The Bank’s balance sheet strengthened significantly, with total assets growing by 21.8% to Ksh. 192.8 billion. This was driven by a double-digit expansion of 10.4% in the loan book to Ksh. 100.9 billion, supported by recent funding partnerships with British International Investment and the European Investment Bank, which have expanded access to financing for SMEs.

The bank net interest income surged by 39.9% to Ksh. 6.9 billion, buoyed by a 48.7% growth in interest income from Government securities and a 14.8% increase in interest income from loans and advances which closed at Ksh. 7.7 billion

Speaking during the release of the results, Family Bank CEO Nancy Njau attributed the performance to the Bank’s strategic execution and customer focus.
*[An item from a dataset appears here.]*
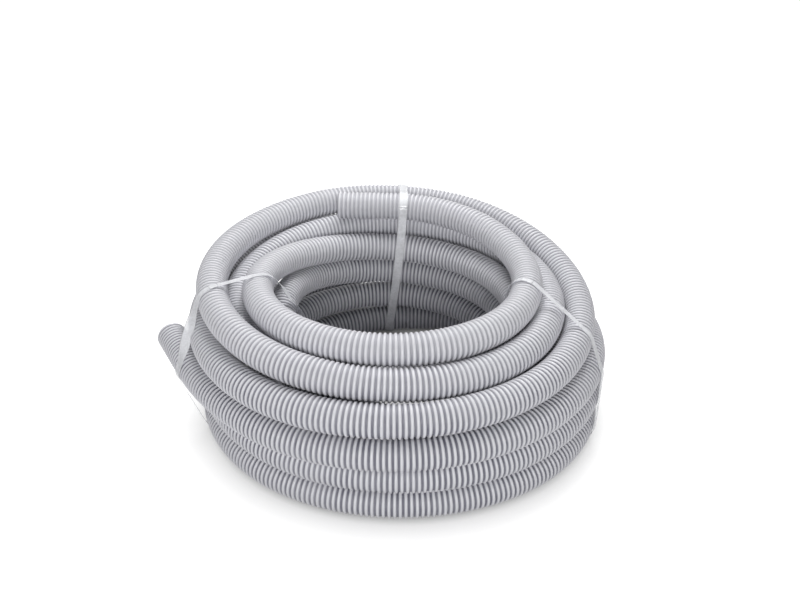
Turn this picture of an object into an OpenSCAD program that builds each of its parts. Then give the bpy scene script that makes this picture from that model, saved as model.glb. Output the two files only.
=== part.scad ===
// Coiled waste-water hose, held by three clear band ties.
// One ribbed hose is wound into about ten loops in two columns, with both cut ends left free.
// Millimetres, Z up. The coil lies on its ties, and the origin is under the middle of the part.

/* [Hose] */
// Bore of the hose
hose_bore = 25; // [18:0.5:32]
// Wall of the hose between two ribs
hose_wall = 1.5; // [1:0.1:3]
// Height of a rib above the wall
rib_height = 1.5; // [0.8:0.1:2.4]
// Distance from one rib to the next
rib_pitch = 4.8; // [4:0.1:6]
// Width of the flat crest of a rib
rib_crest = 1.7; // [1:0.1:2]
// Ribs on each straight hose end
end_ribs = 7; // [4:1:7]

/* [Coil] */
// Radius of the inner column of loops, to the middle of the hose
inner_loop_radius = 135; // [125:1:180]
// Clear space between loops that lie against each other
loop_gap = 0.9; // [0.7:0.1:3]
// Length of plain hose that runs straight into each hose end
straight_run = 29; // [28:1:34]

/* [Ties] */
// Width of each band tie
tie_width = 10; // [6:1:14]
// Thickness of the tie's film
tie_film = 0.6; // [0.5:0.1:1.2]
// Clearance between the ties and the hose
tie_gap = 0.3; // [0.2:0.1:0.6]
// Length of the doubled film where each tie is joined
lap_length = 12; // [8:1:16]
// Thickness that the lap adds to the tie
lap_film = 0.6; // [0.4:0.1:1]
// Place of the left tie, in turns of hose from the left side of the coil
left_tie_turn = 0.04; // [0.04:0.01:0.2]
// Place of the right tie, in turns of hose from the left side
right_tie_turn = 0.46; // [0.3:0.01:0.6]
// Place of the back tie, in turns of hose from the left side
back_tie_turn = 0.75; // [0.65:0.01:0.75]

/* [Hidden] */

rings_per_loop = 24;
ring_sides = 6;
hose_od = hose_bore + 2 * (hose_wall + rib_height);
loop_pitch = hose_od + loop_gap;
end_length = end_ribs * rib_pitch;
tie_clear = hose_od / 2 + tie_gap;
floor_height = tie_clear + tie_film;

// The lay of the hose, from its lower end to its upper end: [turn, lane, level].
// A lane is one hose pitch outward of the inner column, a level one hose pitch above the floor.
lay = [
  [-0.06, 3.80, 1.90], [0.04, 1.90, 1.92], [0.25, 1.75, 2.01], [0.50, 2.25, 2.00],
  [0.58, 2.15, 1.98], [0.75, 1.80, 1.15], [1.00, 1.60, 1.01], [1.25, 1.45, 1.00],
  [1.50, 2.34, 1.00], [1.58, 2.20, 0.96], [1.74, 1.80, 0.00], [2.00, 1.65, 0.00],
  [2.25, 1.35, 0.00], [2.30, 1.55, 0.00], [2.36, 1.82, 0.00], [2.46, 2.32, 0.00],
  [2.52, 2.15, 0.00], [2.62, 0.85, 0.00], [2.72, -0.05, 0.00], [2.90, 0.03, 0.00],
  [3.00, 0.05, 0.00], [3.42, 0.10, 0.00], [3.60, 0.02, 0.93], [3.75, 0.05, 1.04],
  [3.82, 0.12, 1.07], [3.88, 0.18, 1.09], [4.00, 0.10, 1.08], [4.12, 0.10, 1.00],
  [4.25, 0.10, 1.02], [4.40, 0.07, 1.33], [4.50, 0.05, 1.60], [4.60, 0.03, 1.98],
  [4.75, 0.01, 2.05], [4.80, 0.05, 2.11], [4.88, 0.05, 2.50], [4.94, -0.38, 2.91],
  [5.00, -1.05, 3.05], [5.10, -0.35, 2.05], [5.25, 0.50, 2.05], [5.50, 1.00, 2.05],
  [5.75, 1.75, 3.22], [5.82, 1.90, 3.29], [5.90, 1.90, 3.22], [6.00, 1.76, 2.95],
  [6.15, 1.71, 3.01], [6.30, 1.67, 3.02], [6.48, 1.70, 2.90], [6.60, 1.90, 3.65],
  [6.75, 1.85, 4.35], [7.00, 1.50, 4.20], [7.25, 0.80, 3.55], [7.37, 0.78, 3.43],
  [7.50, 0.75, 3.39], [7.75, 0.79, 3.68], [7.82, 0.82, 3.68], [7.88, 0.83, 3.64],
  [7.95, 0.92, 3.37], [8.00, 0.84, 3.18], [8.12, 0.35, 3.14], [8.25, -0.10, 3.05],
  [8.50, -0.20, 3.00], [8.75, -0.33, 3.12], [8.90, -0.18, 3.60], [9.00, 0.03, 4.08],
  [9.25, 0.05, 4.20], [9.50, 0.00, 4.05], [9.70, 0.10, 4.65], [9.76, 0.10, 4.65]
];
// The loops start at the left tie and end at the back tie.
first_ring = round(left_tie_turn * rings_per_loop);
last_ring = floor(lay[len(lay) - 1][0]) * rings_per_loop + round(back_tie_turn * rings_per_loop);
lay_lane = [for (row = lay) [row[0], row[1]]];
lay_level = [for (row = lay) [row[0], row[2]]];
// The lay is eased over this share of a turn to each side.
ease_turn = 0.09;
ease_steps = 6;

function sum(v, i = 0) = i == len(v) ? 0 : v[i] + sum(v, i + 1);
function unit(v) = v / norm(v);
function eased(turn, table) =
  sum([for (k = [-ease_steps : ease_steps]) lookup(turn + ease_turn * k / ease_steps, table)])
  / (2 * ease_steps + 1);

function loop_point(turn) =
  let (radius = inner_loop_radius + loop_pitch * eased(turn, lay_lane),
       angle = 180 + 360 * turn)
  [radius * cos(angle), radius * sin(angle), floor_height + loop_pitch * eased(turn, lay_level)];

loop_points = [for (k = [first_ring : last_ring]) loop_point(k / rings_per_loop)];
loop_last = len(loop_points) - 1;

// The hose leaves the loops along a level line that touches them.
tangent_turn = 0.01;
function level_unit(v) = unit([v[0], v[1], 0]);
lower_way = level_unit(loop_point(first_ring / rings_per_loop)
                       - loop_point(first_ring / rings_per_loop + tangent_turn));
upper_way = level_unit(loop_point(last_ring / rings_per_loop)
                       - loop_point(last_ring / rings_per_loop - tangent_turn));
lower_seat = loop_points[0] + lower_way * straight_run;
upper_seat = loop_points[loop_last] + upper_way * straight_run;
route = concat([lower_seat], loop_points, [upper_seat]);
route_last = len(route) - 1;

// Middle of the part in plan: the lower end reaches farthest left, the back tie farthest back.
xs = [for (p = route) p[0]];
ys = [for (p = route) p[1]];
last_crest = lower_seat + lower_way * (end_length - (rib_pitch - rib_crest) / 2);
left_side = min(min(xs) - hose_od / 2, last_crest[0] - hose_od / 2 * lower_way[1]);
plan_middle = [(left_side + max(xs) + hose_od / 2) / 2,
               (min(ys) - hose_od / 2 + max(ys) + tie_clear + tie_film) / 2, 0];

// Direction of the hose at a route point.
function way(i) =
  i == 0 ? -lower_way :
  i == route_last ? upper_way :
  unit(unit(route[i + 1] - route[i]) + unit(route[i] - route[i - 1]));

// One ring of points square to the hose; a corner lies outward, so flat sides lie above and below.
function ring(i, radius) =
  let (along = way(i), side = unit(cross(along, [0, 0, 1])), up = cross(side, along))
  [for (k = [0 : ring_sides - 1])
    let (a = 360 * k / ring_sides)
    route[i] + radius * (cos(a) * side + sin(a) * up)];

// Least gap of the whole hose to itself, between points at least half a loop apart.
hose_line = concat([lower_seat + lower_way * end_length], route, [upper_seat + upper_way * end_length]);
self_gap = min([for (i = [0 : len(hose_line) - 1])
  for (j = [i + rings_per_loop / 2 : 1 : len(hose_line) - 1])
    let (start = hose_line[j - 1], run = hose_line[j] - start,
         s = max(0, min(1, (hose_line[i] - start) * run / (run * run))))
    norm(hose_line[i] - start - s * run)]) - hose_od;
hose_length = sum([for (i = [1 : len(hose_line) - 1]) norm(hose_line[i] - hose_line[i - 1])]);
echo(least_gap_between_loops = self_gap, hose_length = hose_length);

// A bored tube swept along the route, as one closed skin.
module swept_tube(outer_radius, bore_radius) {
  count = route_last + 1;
  outer = [for (i = [0 : route_last]) each ring(i, outer_radius)];
  inner = [for (i = [0 : route_last]) each ring(i, bore_radius)];
  shift = count * ring_sides;
  function at(i, k) = i * ring_sides + (k % ring_sides);
  skin = [for (i = [0 : route_last - 1]) for (k = [0 : ring_sides - 1])
    each [[at(i, k), at(i, k + 1), at(i + 1, k + 1)], [at(i, k), at(i + 1, k + 1), at(i + 1, k)]]];
  bore = [for (t = skin) [shift + t[0], shift + t[2], shift + t[1]]];
  start_face = [for (k = [0 : ring_sides - 1])
    each [[at(0, k), shift + at(0, k), shift + at(0, k + 1)],
          [at(0, k), shift + at(0, k + 1), at(0, k + 1)]]];
  end_face = [for (k = [0 : ring_sides - 1])
    each [[at(route_last, k), at(route_last, k + 1), shift + at(route_last, k + 1)],
          [at(route_last, k), shift + at(route_last, k + 1), shift + at(route_last, k)]]];
  polyhedron(points = concat(outer, inner), faces = concat(skin, bore, start_face, end_face));
}

// Straight cut end of the hose, with its ribs and its round bore, along +Z from its seat.
module ribbed_end() {
  crest = hose_od / 2;
  groove = crest - rib_height;
  flank = (rib_pitch - rib_crest) / 4;
  profile = [for (k = [0 : end_ribs - 1])
    let (z = (k + 0.5) * rib_pitch)
    each [[groove, z - rib_crest / 2 - flank], [crest, z - rib_crest / 2],
          [crest, z + rib_crest / 2], [groove, z + rib_crest / 2 + flank]]];
  difference() {
    rotate_extrude($fn = 12)
      polygon(concat([[0, 0], [groove, 0]], profile, [[groove, end_length], [0, end_length]]));
    translate([0, 0, -1])
      cylinder(h = end_length + 2, d = hose_bore, $fn = 48);
  }
}

// Turns +Z of its children to a direction and moves them to a point.
module aim(point, direction) {
  translate(point)
    rotate([0, acos(direction[2]), atan2(direction[1], direction[0])])
      children();
}

// Where a stretch of hose passes through a tie, as two points [distance out, height].
// A circle of the hose's radius round each of them holds the slanted cut of the hose.
function cut_points(point, along, out) =
  let (slant = [along * out, along[2]], square = sqrt(1 - slant * slant),
       shift = slant * hose_od / 2 * norm(slant) / (square * (1 + square)),
       middle = [point * out, point[2]])
  [middle - shift, middle + shift];

// All cuts of the hose at the middle and at both edges of a tie.
function tie_cuts(ring_number) =
  let (angle = 180 + 360 * ring_number / rings_per_loop,
       out = [cos(angle), sin(angle), 0], across = [-sin(angle), cos(angle), 0])
  [for (i = [ring_number - first_ring + 1 : rings_per_loop : route_last - 1])
    let (back = unit(route[i - 1] - route[i]), ahead = unit(route[i + 1] - route[i]))
    each concat(cut_points(route[i], way(i), out),
                cut_points(route[i] + back * tie_width / 2 / abs(back * across), back, out),
                cut_points(route[i] + ahead * tie_width / 2 / abs(ahead * across), ahead, out))];

module cut_outline(cuts, radius) {
  hull()
    for (c = cuts)
      translate(c)
        circle(r = radius, $fn = 32);
}

// A closed band of film round all the loops, with its lap on top of the last of them.
module band_tie(turn) {
  ring_number = round(turn * rings_per_loop);
  cuts = tie_cuts(ring_number);
  lap_middle = cuts[len(cuts) - 6];
  angle = 180 + 360 * ring_number / rings_per_loop;
  rotate([0, 0, angle])
    rotate([90, 0, 0])
      translate([0, 0, -tie_width / 2])
        linear_extrude(tie_width) {
          difference() {
            cut_outline(cuts, tie_clear + tie_film);
            cut_outline(cuts, tie_clear);
          }
          intersection() {
            difference() {
              cut_outline(cuts, tie_clear + tie_film + lap_film);
              cut_outline(cuts, tie_clear + tie_film / 2);
            }
            translate(lap_middle - [lap_length / 2, 0])
              square([lap_length, 2 * tie_clear]);
          }
        }
}

module hose_coil() {
  color("gainsboro")
    translate(-plan_middle)
      swept_tube(hose_od / 2, hose_bore / 2);
}

module hose_end_lower() {
  color("gainsboro")
    translate(-plan_middle)
      aim(lower_seat, lower_way)
        ribbed_end();
}

module hose_end_upper() {
  color("gainsboro")
    translate(-plan_middle)
      aim(upper_seat, upper_way)
        ribbed_end();
}

module tie_back() {
  color("aliceblue", 0.6)
    translate(-plan_middle)
      band_tie(back_tie_turn);
}

module tie_left() {
  color("aliceblue", 0.6)
    translate(-plan_middle)
      band_tie(left_tie_turn);
}

module tie_right() {
  color("aliceblue", 0.6)
    translate(-plan_middle)
      band_tie(right_tie_turn);
}

hose_coil();
hose_end_lower();
hose_end_upper();
tie_back();
tie_left();
tie_right();
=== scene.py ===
import bpy
import math
import numpy as np
from mathutils.geometry import convex_hull_2d
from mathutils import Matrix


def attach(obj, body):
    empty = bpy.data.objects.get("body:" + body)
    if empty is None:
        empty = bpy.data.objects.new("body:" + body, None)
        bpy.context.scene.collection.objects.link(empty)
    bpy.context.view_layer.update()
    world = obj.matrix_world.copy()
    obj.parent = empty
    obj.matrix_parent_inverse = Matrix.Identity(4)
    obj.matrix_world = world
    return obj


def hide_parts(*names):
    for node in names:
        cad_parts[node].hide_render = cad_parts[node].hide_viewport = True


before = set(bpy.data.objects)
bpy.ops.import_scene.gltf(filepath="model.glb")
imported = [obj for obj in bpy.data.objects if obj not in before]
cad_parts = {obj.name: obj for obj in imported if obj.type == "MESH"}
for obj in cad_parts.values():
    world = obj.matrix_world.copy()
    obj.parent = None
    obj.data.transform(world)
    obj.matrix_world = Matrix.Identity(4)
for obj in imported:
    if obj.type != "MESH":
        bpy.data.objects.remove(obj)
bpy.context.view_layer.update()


def makeCamera():
    camera = {
        "place": (0.0200, -0.7663, 0.5683),
        "tiltDegrees": 30.3,
        "lens": 38.8,
        "sensor": 36,
        "nearest": 0.01,
        "farthest": 50,
    }
    data = bpy.data.cameras.new("camera")
    data.lens, data.sensor_width = camera["lens"], camera["sensor"]
    data.clip_start, data.clip_end = camera["nearest"], camera["farthest"]
    holder = bpy.data.objects.new("camera", data)
    holder.location = camera["place"]
    holder.rotation_euler = (math.radians(90 - camera["tiltDegrees"]), 0, 0)
    bpy.context.scene.collection.objects.link(holder)
    bpy.context.scene.camera = holder
    print("camera set")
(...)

“Our strong half-year results reflect strategic clarity, operational excellence, and the trust our customers place in us. This momentum is further supported by our 2025–2029 strategy, which focuses on scaling SME lending, driving innovation and digital transformation, and delivering a customer experience that positions Family Bank as the financial partner of choice for individuals and businesses across Kenya,” she said.

Customer deposits rose by 25.7% to Ksh. 149.7 billion, boosted by the Bank’s branch optimisation strategy, including continuous expansion. During the period, the Bank opened 96th branch in Kilifi.

Operating expenses saw a notable rise of 36.3%, climbing from Ksh. 4.9 billion to Ksh. 6.7 billion. This increase was primarily driven by strategic investments in marketing initiatives to strengthen brand visibility, the expansion of the branch network, and the modernization of digital infrastructure.

The Bank recorded a 15.4% reduction in net non-performing loans, driven by improved asset quality and sustained recovery efforts.

“To further reinforce this progress and cushion against potential sector-wide risks, we increased our loan loss provisions by 68.4% to KES 663.5 million as a prudent risk management and proactive approach to safeguarding assets,” said Family Bank Chief Financial Officer Paul Ngaragari.

Core capital stood at Ksh. 16.5 billion, up from Ksh. 14.5 billion, while the Bank’s liquidity ratio strengthened to 53.1%, well above the statutory requirement of 20%, reflecting strong capital adequacy.